In this week's case, an individual taxpayer filed his return of income for assessment year 2013-14 disclosing total income of Rs 21.77 lakh under the head 'Income from salaries'. During the course of assessment, the tax officer observed that the taxpayer had claimed exemption towards HRA for Rs 4.15 lakh, and thereby requested the taxpayer to submit evidence in support of this claim. The taxpayer was not able to submit any supporting evidence and hence the taxman disallowed the claim and passed the assessment order declaring total income of Rs 26.38 lakh. The taxpayer chose not to file an appeal against the above addition and paid-up the tax demand raised by the taxman.

Further, the tax officer initiated penalty proceedings and sought explanation from the taxpayer as to why penalty should not be levied under the ground that he had furnished inaccurate particulars of income resulting in the disallowance of HRA exemption. The taxpayer did not file any explanation at this stage. The tax officer went ahead and levied a penalty of Rs 2.17 lakh under the relevant provisions of the Act.

The taxpayer filed an appeal before the first-level appellate authority and submitted that mere disallowance of a claim does not amount to furnishing of inaccurate particulars of income and hence levy of penalty is not correct. The appellate authority, after considering these submissions, ruled in favour of the taxman.

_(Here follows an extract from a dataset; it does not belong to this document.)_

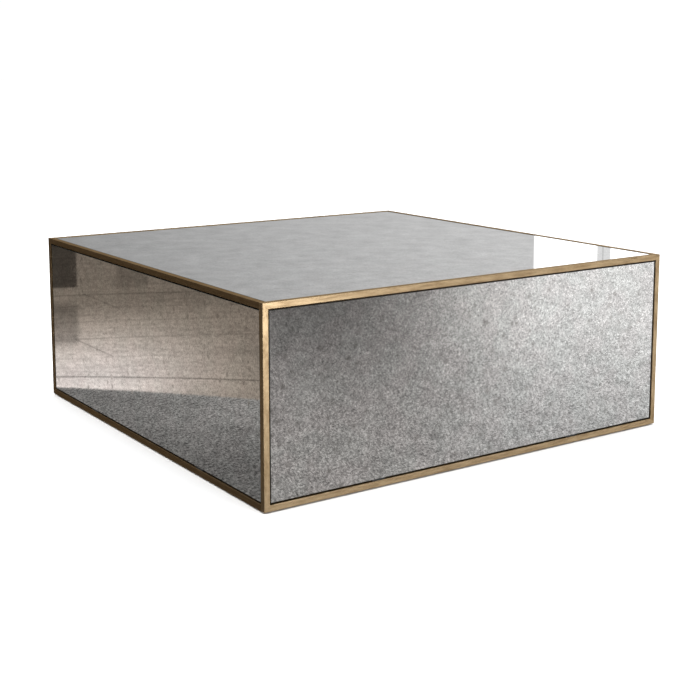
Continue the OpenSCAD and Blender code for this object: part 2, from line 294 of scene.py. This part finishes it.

The next-stage appeal was filed by the taxpayer with a delay on medical grounds, which was rightly pardoned by the appellate authority. The tax Tribunal observed that the penalty was levied for filing inaccurate particulars of income, but the fact remains that the taxpayer had not filed any details whatsoever in support of the HRA claim. Accordingly, the very basis of penalty had failed. Further, the employer too had not disputed the HRA claim.

The taxpayer argued that the Supreme Court had confirmed that a mere incorrect claim does not amount to furnishing inaccurate particulars. In the current case too, the taxpayer had merely made the HRA exemption claim, which if the tax officer felt is not right, the same cannot be ruled as furnishing inaccurate particulars. The preceding Supreme Court decision would be squarely applicable here, thereby making the penalty order wrong.

The tax Tribunal, relied on the Supreme Court judgement and accordingly ruled that the levy of penalty is erroneous and ordered the tax officer to delete the same.